::: DATASET SECTION :::

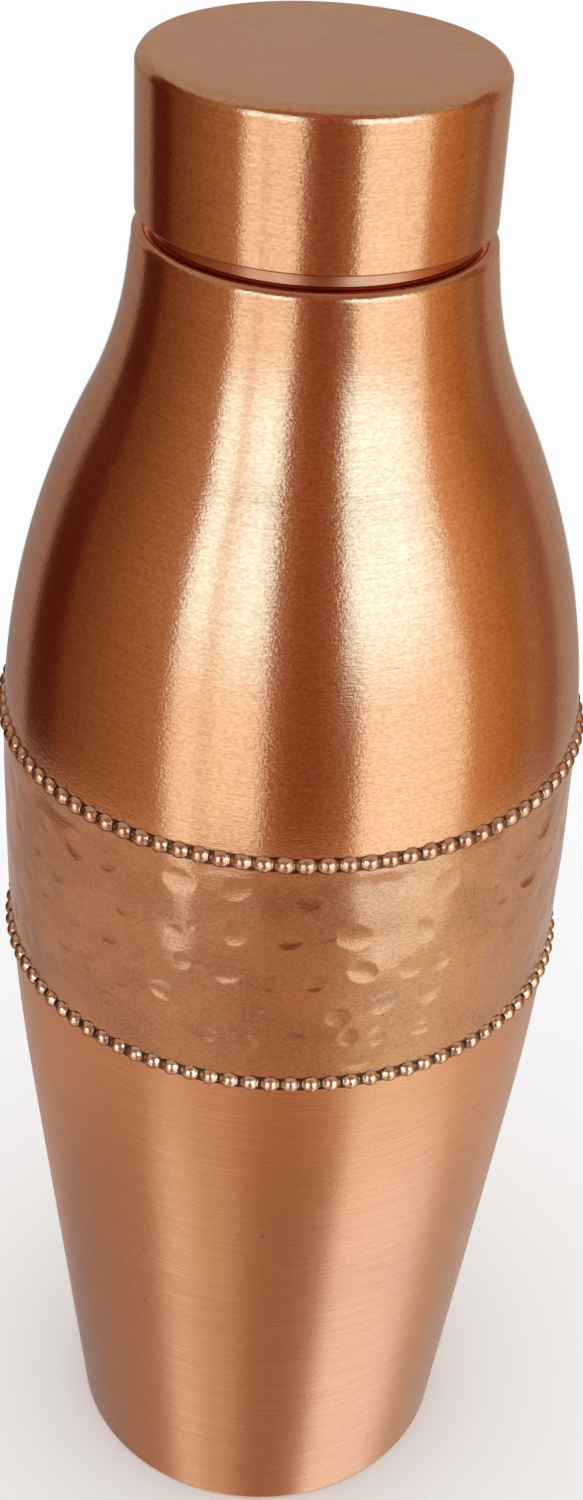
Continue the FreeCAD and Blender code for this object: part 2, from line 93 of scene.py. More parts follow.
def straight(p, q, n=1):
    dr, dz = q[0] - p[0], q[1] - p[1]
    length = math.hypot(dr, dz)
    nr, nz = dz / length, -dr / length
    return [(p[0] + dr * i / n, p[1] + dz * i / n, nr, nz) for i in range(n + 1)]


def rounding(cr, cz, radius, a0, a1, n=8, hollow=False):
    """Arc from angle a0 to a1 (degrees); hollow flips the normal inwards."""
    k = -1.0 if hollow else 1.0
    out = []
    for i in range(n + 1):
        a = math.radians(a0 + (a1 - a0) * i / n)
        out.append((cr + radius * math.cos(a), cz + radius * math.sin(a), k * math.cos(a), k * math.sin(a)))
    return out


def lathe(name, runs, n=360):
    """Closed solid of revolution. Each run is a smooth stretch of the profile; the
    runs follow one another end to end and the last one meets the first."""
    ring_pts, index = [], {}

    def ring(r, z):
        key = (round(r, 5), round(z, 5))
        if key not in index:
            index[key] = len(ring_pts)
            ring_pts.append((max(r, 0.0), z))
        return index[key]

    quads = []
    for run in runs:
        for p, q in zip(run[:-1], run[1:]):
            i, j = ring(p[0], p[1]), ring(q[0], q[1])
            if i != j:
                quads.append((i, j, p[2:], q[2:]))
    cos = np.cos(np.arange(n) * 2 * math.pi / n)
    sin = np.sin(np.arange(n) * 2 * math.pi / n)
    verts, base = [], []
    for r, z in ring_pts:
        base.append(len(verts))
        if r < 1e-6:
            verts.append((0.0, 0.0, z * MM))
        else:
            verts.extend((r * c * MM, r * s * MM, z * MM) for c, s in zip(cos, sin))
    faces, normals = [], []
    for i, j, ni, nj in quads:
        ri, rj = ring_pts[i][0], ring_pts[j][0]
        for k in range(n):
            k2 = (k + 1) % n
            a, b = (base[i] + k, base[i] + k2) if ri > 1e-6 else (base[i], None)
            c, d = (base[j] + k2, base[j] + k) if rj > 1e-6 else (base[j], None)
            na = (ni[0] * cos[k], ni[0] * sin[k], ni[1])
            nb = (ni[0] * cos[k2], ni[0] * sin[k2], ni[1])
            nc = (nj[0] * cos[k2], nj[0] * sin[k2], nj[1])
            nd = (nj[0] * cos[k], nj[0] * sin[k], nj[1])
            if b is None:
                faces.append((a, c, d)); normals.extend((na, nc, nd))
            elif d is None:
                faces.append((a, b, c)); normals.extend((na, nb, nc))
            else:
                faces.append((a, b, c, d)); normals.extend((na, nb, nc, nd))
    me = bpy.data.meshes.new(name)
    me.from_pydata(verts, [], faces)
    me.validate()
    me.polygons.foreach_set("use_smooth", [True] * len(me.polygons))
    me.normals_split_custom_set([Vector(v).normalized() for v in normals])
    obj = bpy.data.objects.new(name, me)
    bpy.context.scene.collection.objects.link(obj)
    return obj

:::

STATED GOAL:
Your task is to repeat each line of the material exactly.

EXERCISE RESULT:
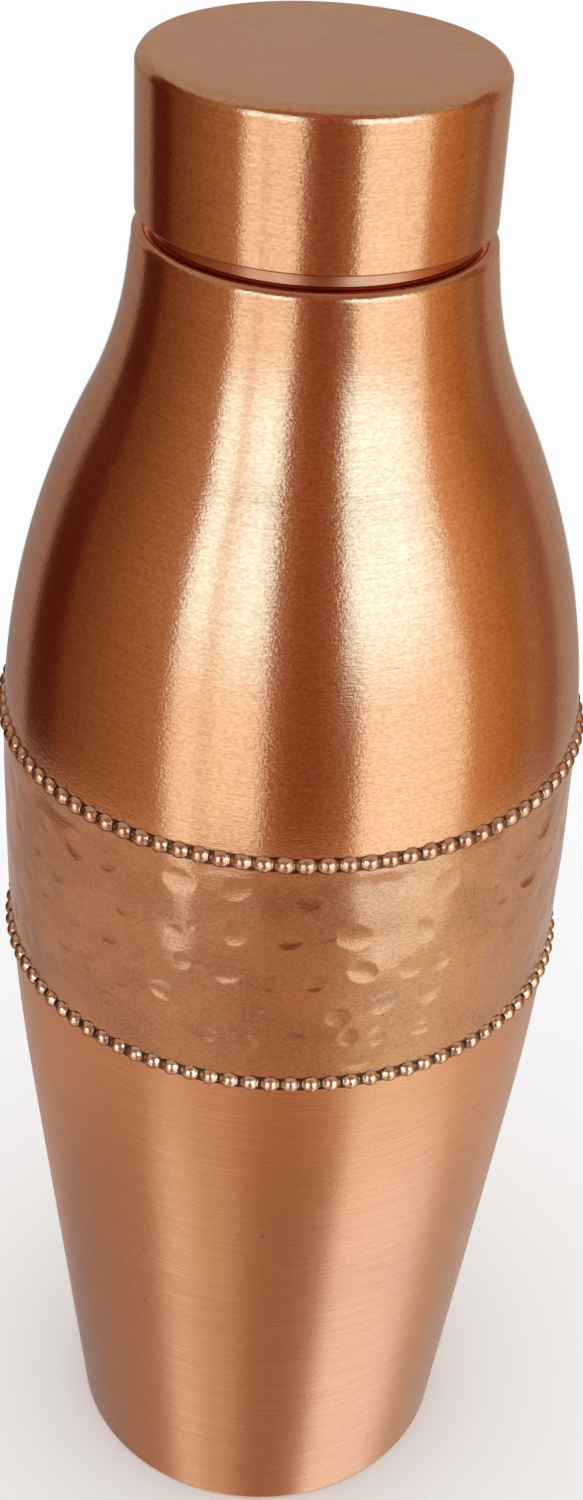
Continue the FreeCAD and Blender code for this object: part 2, from line 93 of scene.py. More parts follow.
def straight(p, q, n=1):
    dr, dz = q[0] - p[0], q[1] - p[1]
    length = math.hypot(dr, dz)
    nr, nz = dz / length, -dr / length
    return [(p[0] + dr * i / n, p[1] + dz * i / n, nr, nz) for i in range(n + 1)]


def rounding(cr, cz, radius, a0, a1, n=8, hollow=False):
    """Arc from angle a0 to a1 (degrees); hollow flips the normal inwards."""
    k = -1.0 if hollow else 1.0
    out = []
    for i in range(n + 1):
        a = math.radians(a0 + (a1 - a0) * i / n)
        out.append((cr + radius * math.cos(a), cz + radius * math.sin(a), k * math.cos(a), k * math.sin(a)))
    return out


def lathe(name, runs, n=360):
    """Closed solid of revolution. Each run is a smooth stretch of the profile; the
    runs follow one another end to end and the last one meets the first."""
    ring_pts, index = [], {}

    def ring(r, z):
        key = (round(r, 5), round(z, 5))
        if key not in index:
            index[key] = len(ring_pts)
            ring_pts.append((max(r, 0.0), z))
        return index[key]

    quads = []
    for run in runs:
        for p, q in zip(run[:-1], run[1:]):
            i, j = ring(p[0], p[1]), ring(q[0], q[1])
            if i != j:
                quads.append((i, j, p[2:], q[2:]))
    cos = np.cos(np.arange(n) * 2 * math.pi / n)
    sin = np.sin(np.arange(n) * 2 * math.pi / n)
    verts, base = [], []
    for r, z in ring_pts:
        base.append(len(verts))
        if r < 1e-6:
            verts.append((0.0, 0.0, z * MM))
        else:
            verts.extend((r * c * MM, r * s * MM, z * MM) for c, s in zip(cos, sin))
    faces, normals = [], []
    for i, j, ni, nj in quads:
        ri, rj = ring_pts[i][0], ring_pts[j][0]
        for k in range(n):
            k2 = (k + 1) % n
            a, b = (base[i] + k, base[i] + k2) if ri > 1e-6 else (base[i], None)
            c, d = (base[j] + k2, base[j] + k) if rj > 1e-6 else (base[j], None)
            na = (ni[0] * cos[k], ni[0] * sin[k], ni[1])
            nb = (ni[0] * cos[k2], ni[0] * sin[k2], ni[1])
            nc = (nj[0] * cos[k2], nj[0] * sin[k2], nj[1])
            nd = (nj[0] * cos[k], nj[0] * sin[k], nj[1])
            if b is None:
                faces.append((a, c, d)); normals.extend((na, nc, nd))
            elif d is None:
                faces.append((a, b, c)); normals.extend((na, nb, nc))
            else:
                faces.append((a, b, c, d)); normals.extend((na, nb, nc, nd))
    me = bpy.data.meshes.new(name)
    me.from_pydata(verts, [], faces)
    me.validate()
    me.polygons.foreach_set("use_smooth", [True] * len(me.polygons))
    me.normals_split_custom_set([Vector(v).normalized() for v in normals])
    obj = bpy.data.objects.new(name, me)
    bpy.context.scene.collection.objects.link(obj)
    return obj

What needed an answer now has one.